# [STATED TASK]
In the listing below, find the line with "const LABEL_LIFT = 0.6;", then repeat exactly every line from the top through that one.

○ ○ ○

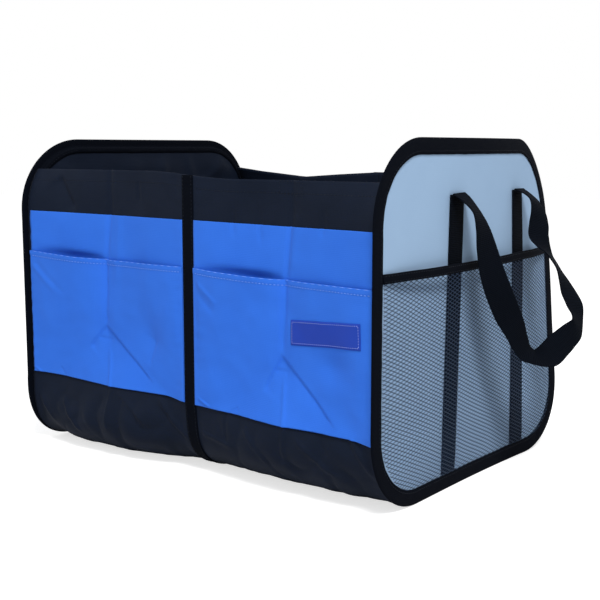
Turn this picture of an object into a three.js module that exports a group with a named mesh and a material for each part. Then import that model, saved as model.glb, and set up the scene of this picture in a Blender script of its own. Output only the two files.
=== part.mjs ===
// Folding car trunk organizer: two stiff end panels with carry handles and mesh pockets,
// joined by soft cloth walls with a sewn-in divider and flat front pockets.
// Millimetres, +Z up. X runs along the organizer, -Y is the pocket side.
// The origin is the centre of the footprint, on the floor.

import * as THREE from 'three';

// Driving dimensions of the whole bag
const LENGTH = 500;
const WIDTH = 410;
const END_HEIGHT = 370;
const END_CORNER = 85;
const WALL_HEIGHT = 331;
const CLEAR = 0.3;

// Bound end panels
const BINDING_WIDTH = 17;
const BINDING_CLOTH = 1.0;
const FACE_CLOTH = 1.0;
const END_BOARD = 3.0;
const LINING_CLOTH = 0.8;
const LAYER_CLEAR = 0.5;
const RIM_THICK = 2.8;
const RIM_WIDTH = 9.6;
const RIM_SLOPE = 0.8;
const REAR_LEAN = 30;
const LEAN_FOOT = 50;
const LEAN_START_Y = -55;
const REAR_FLARE = 13;
const REAR_FLARE_TOP = 180;
const FRONT_FLARE = 7;
const FRONT_FLARE_START_Y = -60;

// Cloth walls and base
const WALL_CLOTH = 1.2;
const PANEL_CLOTH = 1.0;
const BLUE_TOP = 284;
const BLUE_BOTTOM = 85;
const MID_CORNER = 68;
const SEAM_WAIST = 17;
const FOLD_WAIST = 25;
const END_WAIST = 6;
const FOLD_X = 126;
const BACK_DIP = 13;
const SEAM_TAPE_WIDTH = 16;
const BASE_BOARD = 3.0;

// Pockets on the front wall
const POCKET_TOP = 233;
const POCKET_CLOTH = 1.0;
const WIDE_GAPE = 10;
const FLAT_GAPE = 8;

// Bare woven label
const LABEL_END_GAP = 19;
const LABEL_WIDTH = 86;
const LABEL_HEIGHT = 25;
const LABEL_BOTTOM = 161.5;
const LABEL_RISE = 5;
const LABEL_CLOTH = 0.8;
const LABEL_LIFT = 0.6;

// Sewn-in divider
const DIVIDER_DROP = 39;
const DIVIDER_BOARD = 2.4;
const DIVIDER_CLOTH = 0.8;
const DIVIDER_TAPE = 14;

// Mesh pockets on the end panels
const MESH_TOP = 232;
const MESH_BAND = 10;
const MESH_THICK = 1.2;
const MESH_BULGE = 9;
const MESH_COLUMNS = 11;
const MESH_ROWS = 8;
const MESH_STRAND = 0.07;
const MESH_EDGE_CLEAR = 0.8;
const BAND_CLOTH = 2.0;

// Webbing straps and carry handles
const WEBBING_WIDTH = 29;
const WEBBING = 1.6;
const STRAP_FRONT_Y = -48.5;
const STRAP_REAR_Y = 106;
const STRAP_SLANT = 8;
const STRAP_FOOT = 10;
const HANDLE_ROOT_Z = 313;
const HANDLE_REACH = 87;
const HANDLE_DROP = 175;

// Colours
const BLACK_CLOTH = { color: 0x1b212c, roughness: 0.8, metalness: 0 };
const BLACK_TAPE = { color: 0x10151e, roughness: 0.85, metalness: 0 };
const BLUE_CLOTH = { color: 0x2c66d8, roughness: 0.75, metalness: 0 };
const PALE_CLOTH = { color: 0x9ab3d1, roughness: 0.75, metalness: 0 };
const MESH_THREAD = { color: 0x53687f, roughness: 0.7, metalness: 0 };
const LABEL_CLOTH_FINISH = { color: 0x2e3fa8, roughness: 0.7, metalness: 0 };
const BOARD = { color: 0x8a7f6c, roughness: 0.9, metalness: 0 };

// Positions through the thickness of an end panel, measured along X
const FACE_OUT = LENGTH / 2 - BINDING_CLOTH - LAYER_CLEAR;
const FACE_IN = FACE_OUT - FACE_CLOTH;
const BOARD_OUT = FACE_IN - LAYER_CLEAR;
const BOARD_IN = BOARD_OUT - END_BOARD;
const LINING_OUT = BOARD_IN - LAYER_CLEAR;
const LINING_IN = LINING_OUT - LINING_CLOTH;
const BINDING_IN = LINING_IN - LAYER_CLEAR - BINDING_CLOTH;
const RIM_IN = LENGTH / 2 - RIM_THICK;
const CLOTH_END = RIM_IN - LAYER_CLEAR;
const WALL_OFFSET = PANEL_CLOTH + CLEAR;
const INNER_OFFSET = WALL_OFFSET + WALL_CLOTH;
const TAPE_EDGE = SEAM_TAPE_WIDTH / 2;
const DIVIDER_TOP = WALL_HEIGHT - DIVIDER_DROP;

const organizer = new THREE.Group();

// Small numeric helpers
const lerp = (a, b, t) => a + (b - a) * t;
const clamp01 = (t) => Math.min(1, Math.max(0, t));
const smooth = (t) => clamp01(t) ** 2 * (3 - 2 * clamp01(t));
const range = (count) => Array.from({ length: count }, (_, i) => i);

function addPiece(name, geometry, finish) {
  const mesh = new THREE.Mesh(geometry, new THREE.MeshStandardMaterial(finish));
  mesh.name = name;
  organizer.add(mesh);
}

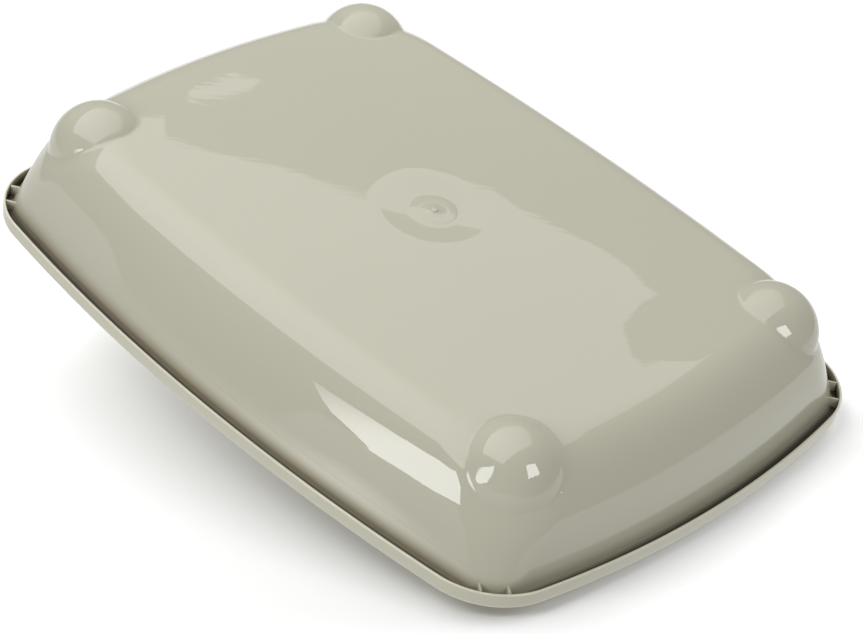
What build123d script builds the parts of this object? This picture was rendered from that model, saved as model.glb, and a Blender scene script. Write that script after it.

○ ○ ○

# [RESPONSE TO THE TASK]
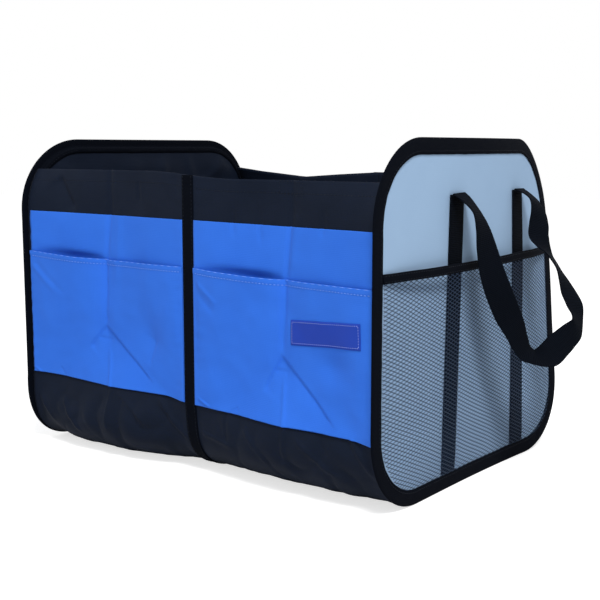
Turn this picture of an object into a three.js module that exports a group with a named mesh and a material for each part. Then import that model, saved as model.glb, and set up the scene of this picture in a Blender script of its own. Output only the two files.
=== part.mjs ===
// Folding car trunk organizer: two stiff end panels with carry handles and mesh pockets,
// joined by soft cloth walls with a sewn-in divider and flat front pockets.
// Millimetres, +Z up. X runs along the organizer, -Y is the pocket side.
// The origin is the centre of the footprint, on the floor.

import * as THREE from 'three';

// Driving dimensions of the whole bag
const LENGTH = 500;
const WIDTH = 410;
const END_HEIGHT = 370;
const END_CORNER = 85;
const WALL_HEIGHT = 331;
const CLEAR = 0.3;

// Bound end panels
const BINDING_WIDTH = 17;
const BINDING_CLOTH = 1.0;
const FACE_CLOTH = 1.0;
const END_BOARD = 3.0;
const LINING_CLOTH = 0.8;
const LAYER_CLEAR = 0.5;
const RIM_THICK = 2.8;
const RIM_WIDTH = 9.6;
const RIM_SLOPE = 0.8;
const REAR_LEAN = 30;
const LEAN_FOOT = 50;
const LEAN_START_Y = -55;
const REAR_FLARE = 13;
const REAR_FLARE_TOP = 180;
const FRONT_FLARE = 7;
const FRONT_FLARE_START_Y = -60;

// Cloth walls and base
const WALL_CLOTH = 1.2;
const PANEL_CLOTH = 1.0;
const BLUE_TOP = 284;
const BLUE_BOTTOM = 85;
const MID_CORNER = 68;
const SEAM_WAIST = 17;
const FOLD_WAIST = 25;
const END_WAIST = 6;
const FOLD_X = 126;
const BACK_DIP = 13;
const SEAM_TAPE_WIDTH = 16;
const BASE_BOARD = 3.0;

// Pockets on the front wall
const POCKET_TOP = 233;
const POCKET_CLOTH = 1.0;
const WIDE_GAPE = 10;
const FLAT_GAPE = 8;

// Bare woven label
const LABEL_END_GAP = 19;
const LABEL_WIDTH = 86;
const LABEL_HEIGHT = 25;
const LABEL_BOTTOM = 161.5;
const LABEL_RISE = 5;
const LABEL_CLOTH = 0.8;
const LABEL_LIFT = 0.6;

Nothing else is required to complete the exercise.